With a series of leaders quitting the Congress almost every day, the voices of dissent are also growing louder by the day.
The party's debacle in the recent assembly by-elections has apparently worked as a catalyst.
The Congress contested six seats and its candidates lost deposit on four seats.
What added insult to the injury was UPCC president Ajay Kumar Lallu's remark that the by-elections reflected the party's growing influence. "We ranked second on two seats. People now appreciating our efforts to promote our ideology," he said.
He further said, "The Congress has been constantly fighting against the BJP government. We will surely learn the right lessons from these by-election results and will plan ahead and work hard."
A senior leader quipped, "Priyanka Gandhi has taken the 'work from home' concept very seriously.
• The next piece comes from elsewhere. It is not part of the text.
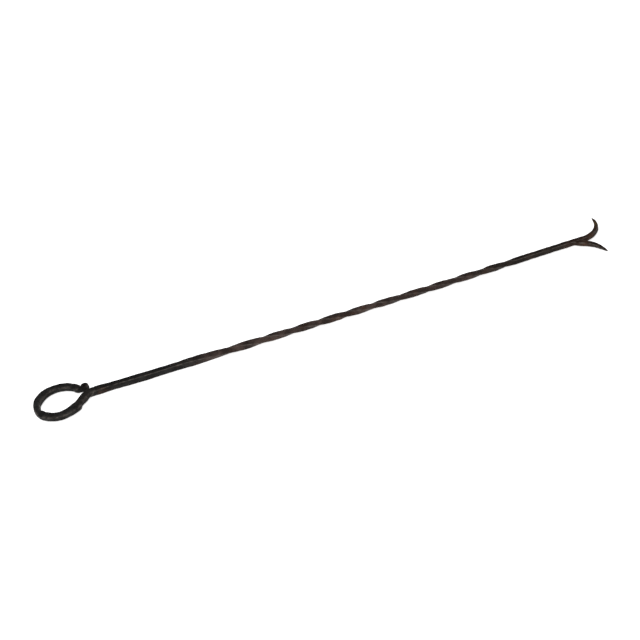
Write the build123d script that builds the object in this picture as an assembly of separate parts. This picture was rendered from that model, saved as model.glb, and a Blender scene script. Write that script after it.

She has visited UP twice this year -- once in February to meet activists injured in the anti-Citizenship Amendment Act protests in Azamgarh, and then in October to meet the family of the Dalit woman allegedly gang-raped and murdered in Hathras. She has not been to the party's state headquarters even once and neither is she accessible to the common party worker."
Priyanka did not even campaign for the by-elections.
The Congress leader said that while other political leaders in BJP and Aam Aadmi Party (AAP) were extensively touring the state, ahead of the 2022 assembly elections, the Congress was hitting at its own roots and pushing leaders out of the party.
Senior party leaders like Annu Tandon, who recently quit the party and joined Samajwadi Party, said that the 'atmosphere in the party had become stifling'. She said that the attitude of the state leadership was 'unacceptable' and the leaders in charge were unwilling to address the situation.
Ankit Parihar, general secretary of the state unit who has also quit the party and joined SP, said, "It was very difficult to work in the prevailing atmosphere in the UP Congress. I was appointed as its general secretary, but I decided to quit the party because the entire organisation is in the grip of Leftists. The common worker has no say there and the workers' voice does not each Priyanka Gandhi's ears. No one pays any attention there."
He said that the exodus from the Congress was getting bigger and party workers in almost every district are finding their way out.
"What is worse is the fact that there is no effort by the UPCC president to redeem the situation," he said.
The biggest grouse in the UP Congress is against Priyanka's private secretary, Sandeep Singh, whose unduly domineering behaviour has ruffled many feathers.
"We have been Congressmen since the past several decades and we are not going to be ruled by ultra-Left leaders who are creating a new work culture in the party. We were expelled last year without a valid procedure or reason and our request for an audience with Sonia Gandhi have not got any response. A party that does not respect its past, can never hope to build a future," said expelled Congress leader and former MP Dr Santosh Singh.
The communication gap between leaders and workers in the UP Congress is widening rapidly and that various WhatsApp groups within the party are a testimony to the increasing resentment.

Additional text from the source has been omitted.